The request » Please write out the material below exactly as given.

Dataset excerpt »
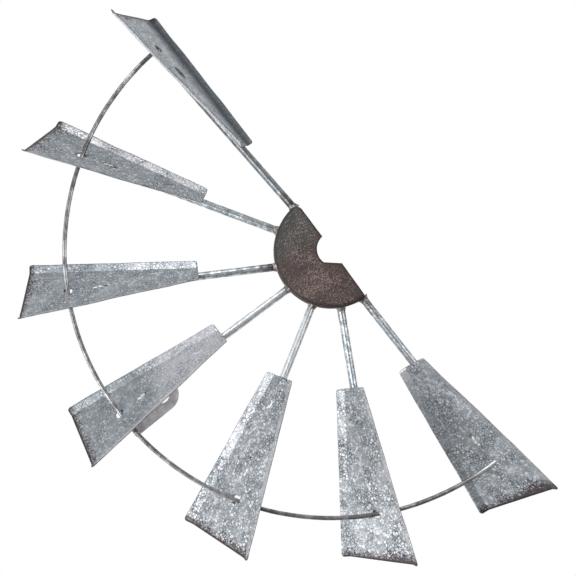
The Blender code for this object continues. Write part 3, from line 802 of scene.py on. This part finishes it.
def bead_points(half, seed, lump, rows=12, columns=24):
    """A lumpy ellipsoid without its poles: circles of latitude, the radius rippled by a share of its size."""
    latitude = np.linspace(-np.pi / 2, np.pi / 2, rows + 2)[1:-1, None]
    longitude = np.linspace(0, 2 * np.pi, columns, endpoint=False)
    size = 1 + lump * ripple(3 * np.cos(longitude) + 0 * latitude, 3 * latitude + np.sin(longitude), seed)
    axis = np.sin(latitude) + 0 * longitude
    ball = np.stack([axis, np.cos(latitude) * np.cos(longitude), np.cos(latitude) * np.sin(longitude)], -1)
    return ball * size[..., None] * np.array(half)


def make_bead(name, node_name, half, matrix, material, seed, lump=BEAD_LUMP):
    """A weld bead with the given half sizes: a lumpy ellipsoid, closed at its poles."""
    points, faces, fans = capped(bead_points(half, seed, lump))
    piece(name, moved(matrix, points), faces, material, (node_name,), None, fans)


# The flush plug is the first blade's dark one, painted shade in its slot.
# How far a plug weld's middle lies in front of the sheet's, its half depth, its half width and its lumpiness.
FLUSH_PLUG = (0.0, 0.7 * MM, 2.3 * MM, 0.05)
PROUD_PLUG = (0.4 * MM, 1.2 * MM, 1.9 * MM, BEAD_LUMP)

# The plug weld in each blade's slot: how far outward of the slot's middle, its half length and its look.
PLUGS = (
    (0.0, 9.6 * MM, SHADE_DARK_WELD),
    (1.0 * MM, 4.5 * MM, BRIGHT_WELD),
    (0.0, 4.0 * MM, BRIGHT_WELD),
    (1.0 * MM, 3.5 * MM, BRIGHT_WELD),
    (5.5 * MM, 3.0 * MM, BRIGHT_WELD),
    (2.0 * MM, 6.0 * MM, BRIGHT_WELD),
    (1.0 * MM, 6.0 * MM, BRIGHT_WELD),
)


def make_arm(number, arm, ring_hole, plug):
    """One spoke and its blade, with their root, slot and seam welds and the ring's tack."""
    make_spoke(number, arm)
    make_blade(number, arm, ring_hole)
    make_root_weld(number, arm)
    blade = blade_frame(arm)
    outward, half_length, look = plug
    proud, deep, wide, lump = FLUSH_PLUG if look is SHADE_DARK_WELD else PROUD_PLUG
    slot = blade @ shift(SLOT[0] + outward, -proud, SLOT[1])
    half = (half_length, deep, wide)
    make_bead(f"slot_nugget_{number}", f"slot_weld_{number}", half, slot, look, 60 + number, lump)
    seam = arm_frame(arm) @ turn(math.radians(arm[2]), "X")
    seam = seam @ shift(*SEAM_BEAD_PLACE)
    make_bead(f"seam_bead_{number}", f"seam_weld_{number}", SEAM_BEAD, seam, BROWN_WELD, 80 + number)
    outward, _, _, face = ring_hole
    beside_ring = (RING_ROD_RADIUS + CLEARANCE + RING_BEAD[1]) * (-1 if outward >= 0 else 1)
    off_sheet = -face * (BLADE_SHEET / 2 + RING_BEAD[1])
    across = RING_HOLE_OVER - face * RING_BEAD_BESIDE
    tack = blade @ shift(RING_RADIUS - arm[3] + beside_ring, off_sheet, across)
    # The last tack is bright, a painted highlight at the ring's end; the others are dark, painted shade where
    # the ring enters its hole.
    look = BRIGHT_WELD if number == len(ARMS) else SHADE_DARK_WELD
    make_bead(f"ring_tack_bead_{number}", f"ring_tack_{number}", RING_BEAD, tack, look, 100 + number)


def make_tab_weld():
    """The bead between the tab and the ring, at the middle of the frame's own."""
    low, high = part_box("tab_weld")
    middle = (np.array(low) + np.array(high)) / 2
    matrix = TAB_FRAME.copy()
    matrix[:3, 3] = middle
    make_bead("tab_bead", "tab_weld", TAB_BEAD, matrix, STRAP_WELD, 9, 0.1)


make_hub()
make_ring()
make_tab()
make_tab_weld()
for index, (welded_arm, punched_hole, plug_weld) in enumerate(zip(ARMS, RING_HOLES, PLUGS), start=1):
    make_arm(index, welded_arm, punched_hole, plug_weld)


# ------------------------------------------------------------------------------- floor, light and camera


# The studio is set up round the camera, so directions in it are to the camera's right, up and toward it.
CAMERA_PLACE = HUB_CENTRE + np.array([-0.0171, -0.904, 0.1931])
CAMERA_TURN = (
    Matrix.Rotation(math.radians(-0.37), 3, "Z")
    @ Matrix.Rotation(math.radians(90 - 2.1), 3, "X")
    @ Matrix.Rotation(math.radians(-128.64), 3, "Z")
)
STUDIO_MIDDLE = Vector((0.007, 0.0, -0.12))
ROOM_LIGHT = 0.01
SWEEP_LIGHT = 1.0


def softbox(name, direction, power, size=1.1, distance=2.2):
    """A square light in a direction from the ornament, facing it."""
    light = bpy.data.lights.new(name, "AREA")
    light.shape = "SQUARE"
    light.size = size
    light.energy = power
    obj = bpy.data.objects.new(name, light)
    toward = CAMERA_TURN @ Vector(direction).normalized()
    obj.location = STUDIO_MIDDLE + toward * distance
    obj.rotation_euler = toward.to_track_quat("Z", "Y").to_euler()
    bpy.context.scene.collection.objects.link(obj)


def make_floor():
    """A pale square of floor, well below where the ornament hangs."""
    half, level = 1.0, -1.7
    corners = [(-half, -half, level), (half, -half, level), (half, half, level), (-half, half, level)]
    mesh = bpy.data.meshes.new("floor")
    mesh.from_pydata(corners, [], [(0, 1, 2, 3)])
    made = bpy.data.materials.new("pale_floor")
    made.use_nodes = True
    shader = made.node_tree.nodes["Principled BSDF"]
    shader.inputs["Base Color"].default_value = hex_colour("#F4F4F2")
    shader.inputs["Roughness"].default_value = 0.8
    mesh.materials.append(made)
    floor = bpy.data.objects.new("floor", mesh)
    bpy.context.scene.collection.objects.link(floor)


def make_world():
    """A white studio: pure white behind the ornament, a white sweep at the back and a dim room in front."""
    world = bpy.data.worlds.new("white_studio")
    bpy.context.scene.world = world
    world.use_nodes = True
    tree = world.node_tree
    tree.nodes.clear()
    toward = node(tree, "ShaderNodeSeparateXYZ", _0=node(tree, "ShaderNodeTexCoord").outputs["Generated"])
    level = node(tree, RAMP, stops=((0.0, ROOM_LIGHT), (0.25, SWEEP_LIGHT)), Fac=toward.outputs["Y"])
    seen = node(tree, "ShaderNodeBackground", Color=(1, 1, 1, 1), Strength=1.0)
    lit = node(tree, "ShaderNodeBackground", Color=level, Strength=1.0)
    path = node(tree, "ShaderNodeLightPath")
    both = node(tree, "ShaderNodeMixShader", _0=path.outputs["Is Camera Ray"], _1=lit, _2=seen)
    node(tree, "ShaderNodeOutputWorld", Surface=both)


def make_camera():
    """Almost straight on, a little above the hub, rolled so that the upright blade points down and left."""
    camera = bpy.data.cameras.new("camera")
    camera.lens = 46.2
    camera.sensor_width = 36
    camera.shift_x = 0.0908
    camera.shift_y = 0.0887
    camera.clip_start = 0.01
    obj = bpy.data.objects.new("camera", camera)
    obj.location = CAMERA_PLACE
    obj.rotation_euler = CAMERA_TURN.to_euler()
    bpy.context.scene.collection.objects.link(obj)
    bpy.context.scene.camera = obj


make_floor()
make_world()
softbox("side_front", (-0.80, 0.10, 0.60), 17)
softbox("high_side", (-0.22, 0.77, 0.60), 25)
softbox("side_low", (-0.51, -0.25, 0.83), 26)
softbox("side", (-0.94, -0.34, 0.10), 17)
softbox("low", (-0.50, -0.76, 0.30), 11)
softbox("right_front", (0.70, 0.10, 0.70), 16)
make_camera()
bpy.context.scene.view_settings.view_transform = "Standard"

Completed exercise »
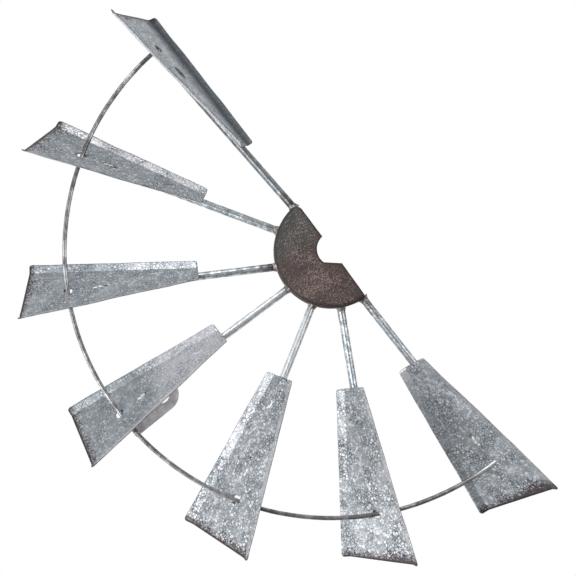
The Blender code for this object continues. Write part 3, from line 802 of scene.py on. This part finishes it.
def bead_points(half, seed, lump, rows=12, columns=24):
    """A lumpy ellipsoid without its poles: circles of latitude, the radius rippled by a share of its size."""
    latitude = np.linspace(-np.pi / 2, np.pi / 2, rows + 2)[1:-1, None]
    longitude = np.linspace(0, 2 * np.pi, columns, endpoint=False)
    size = 1 + lump * ripple(3 * np.cos(longitude) + 0 * latitude, 3 * latitude + np.sin(longitude), seed)
    axis = np.sin(latitude) + 0 * longitude
    ball = np.stack([axis, np.cos(latitude) * np.cos(longitude), np.cos(latitude) * np.sin(longitude)], -1)
    return ball * size[..., None] * np.array(half)


def make_bead(name, node_name, half, matrix, material, seed, lump=BEAD_LUMP):
    """A weld bead with the given half sizes: a lumpy ellipsoid, closed at its poles."""
    points, faces, fans = capped(bead_points(half, seed, lump))
    piece(name, moved(matrix, points), faces, material, (node_name,), None, fans)


# The flush plug is the first blade's dark one, painted shade in its slot.
# How far a plug weld's middle lies in front of the sheet's, its half depth, its half width and its lumpiness.
FLUSH_PLUG = (0.0, 0.7 * MM, 2.3 * MM, 0.05)
PROUD_PLUG = (0.4 * MM, 1.2 * MM, 1.9 * MM, BEAD_LUMP)

# The plug weld in each blade's slot: how far outward of the slot's middle, its half length and its look.
PLUGS = (
    (0.0, 9.6 * MM, SHADE_DARK_WELD),
    (1.0 * MM, 4.5 * MM, BRIGHT_WELD),
    (0.0, 4.0 * MM, BRIGHT_WELD),
    (1.0 * MM, 3.5 * MM, BRIGHT_WELD),
    (5.5 * MM, 3.0 * MM, BRIGHT_WELD),
    (2.0 * MM, 6.0 * MM, BRIGHT_WELD),
    (1.0 * MM, 6.0 * MM, BRIGHT_WELD),
)


def make_arm(number, arm, ring_hole, plug):
    """One spoke and its blade, with their root, slot and seam welds and the ring's tack."""
    make_spoke(number, arm)
    make_blade(number, arm, ring_hole)
    make_root_weld(number, arm)
    blade = blade_frame(arm)
    outward, half_length, look = plug
    proud, deep, wide, lump = FLUSH_PLUG if look is SHADE_DARK_WELD else PROUD_PLUG
    slot = blade @ shift(SLOT[0] + outward, -proud, SLOT[1])
    half = (half_length, deep, wide)
    make_bead(f"slot_nugget_{number}", f"slot_weld_{number}", half, slot, look, 60 + number, lump)
    seam = arm_frame(arm) @ turn(math.radians(arm[2]), "X")
    seam = seam @ shift(*SEAM_BEAD_PLACE)
    make_bead(f"seam_bead_{number}", f"seam_weld_{number}", SEAM_BEAD, seam, BROWN_WELD, 80 + number)
    outward, _, _, face = ring_hole
    beside_ring = (RING_ROD_RADIUS + CLEARANCE + RING_BEAD[1]) * (-1 if outward >= 0 else 1)
    off_sheet = -face * (BLADE_SHEET / 2 + RING_BEAD[1])
    across = RING_HOLE_OVER - face * RING_BEAD_BESIDE
    tack = blade @ shift(RING_RADIUS - arm[3] + beside_ring, off_sheet, across)
    # The last tack is bright, a painted highlight at the ring's end; the others are dark, painted shade where
    # the ring enters its hole.
    look = BRIGHT_WELD if number == len(ARMS) else SHADE_DARK_WELD
    make_bead(f"ring_tack_bead_{number}", f"ring_tack_{number}", RING_BEAD, tack, look, 100 + number)


def make_tab_weld():
    """The bead between the tab and the ring, at the middle of the frame's own."""
    low, high = part_box("tab_weld")
    middle = (np.array(low) + np.array(high)) / 2
    matrix = TAB_FRAME.copy()
    matrix[:3, 3] = middle
    make_bead("tab_bead", "tab_weld", TAB_BEAD, matrix, STRAP_WELD, 9, 0.1)


make_hub()
make_ring()
make_tab()
make_tab_weld()
for index, (welded_arm, punched_hole, plug_weld) in enumerate(zip(ARMS, RING_HOLES, PLUGS), start=1):
    make_arm(index, welded_arm, punched_hole, plug_weld)


# ------------------------------------------------------------------------------- floor, light and camera


# The studio is set up round the camera, so directions in it are to the camera's right, up and toward it.
CAMERA_PLACE = HUB_CENTRE + np.array([-0.0171, -0.904, 0.1931])
CAMERA_TURN = (
    Matrix.Rotation(math.radians(-0.37), 3, "Z")
    @ Matrix.Rotation(math.radians(90 - 2.1), 3, "X")
    @ Matrix.Rotation(math.radians(-128.64), 3, "Z")
)
STUDIO_MIDDLE = Vector((0.007, 0.0, -0.12))
ROOM_LIGHT = 0.01
SWEEP_LIGHT = 1.0


def softbox(name, direction, power, size=1.1, distance=2.2):
    """A square light in a direction from the ornament, facing it."""
    light = bpy.data.lights.new(name, "AREA")
    light.shape = "SQUARE"
    light.size = size
    light.energy = power
    obj = bpy.data.objects.new(name, light)
    toward = CAMERA_TURN @ Vector(direction).normalized()
    obj.location = STUDIO_MIDDLE + toward * distance
    obj.rotation_euler = toward.to_track_quat("Z", "Y").to_euler()
    bpy.context.scene.collection.objects.link(obj)


def make_floor():
    """A pale square of floor, well below where the ornament hangs."""
    half, level = 1.0, -1.7
    corners = [(-half, -half, level), (half, -half, level), (half, half, level), (-half, half, level)]
    mesh = bpy.data.meshes.new("floor")
    mesh.from_pydata(corners, [], [(0, 1, 2, 3)])
    made = bpy.data.materials.new("pale_floor")
    made.use_nodes = True
    shader = made.node_tree.nodes["Principled BSDF"]
    shader.inputs["Base Color"].default_value = hex_colour("#F4F4F2")
    shader.inputs["Roughness"].default_value = 0.8
    mesh.materials.append(made)
    floor = bpy.data.objects.new("floor", mesh)
    bpy.context.scene.collection.objects.link(floor)


def make_world():
    """A white studio: pure white behind the ornament, a white sweep at the back and a dim room in front."""
    world = bpy.data.worlds.new("white_studio")
    bpy.context.scene.world = world
    world.use_nodes = True
    tree = world.node_tree
    tree.nodes.clear()
    toward = node(tree, "ShaderNodeSeparateXYZ", _0=node(tree, "ShaderNodeTexCoord").outputs["Generated"])
    level = node(tree, RAMP, stops=((0.0, ROOM_LIGHT), (0.25, SWEEP_LIGHT)), Fac=toward.outputs["Y"])
    seen = node(tree, "ShaderNodeBackground", Color=(1, 1, 1, 1), Strength=1.0)
    lit = node(tree, "ShaderNodeBackground", Color=level, Strength=1.0)
    path = node(tree, "ShaderNodeLightPath")
    both = node(tree, "ShaderNodeMixShader", _0=path.outputs["Is Camera Ray"], _1=lit, _2=seen)
    node(tree, "ShaderNodeOutputWorld", Surface=both)


def make_camera():
    """Almost straight on, a little above the hub, rolled so that the upright blade points down and left."""
    camera = bpy.data.cameras.new("camera")
    camera.lens = 46.2
    camera.sensor_width = 36
    camera.shift_x = 0.0908
    camera.shift_y = 0.0887
    camera.clip_start = 0.01
    obj = bpy.data.objects.new("camera", camera)
    obj.location = CAMERA_PLACE
    obj.rotation_euler = CAMERA_TURN.to_euler()
    bpy.context.scene.collection.objects.link(obj)
    bpy.context.scene.camera = obj


make_floor()
make_world()
softbox("side_front", (-0.80, 0.10, 0.60), 17)
softbox("high_side", (-0.22, 0.77, 0.60), 25)
softbox("side_low", (-0.51, -0.25, 0.83), 26)
softbox("side", (-0.94, -0.34, 0.10), 17)
softbox("low", (-0.50, -0.76, 0.30), 11)
softbox("right_front", (0.70, 0.10, 0.70), 16)
make_camera()
bpy.context.scene.view_settings.view_transform = "Standard"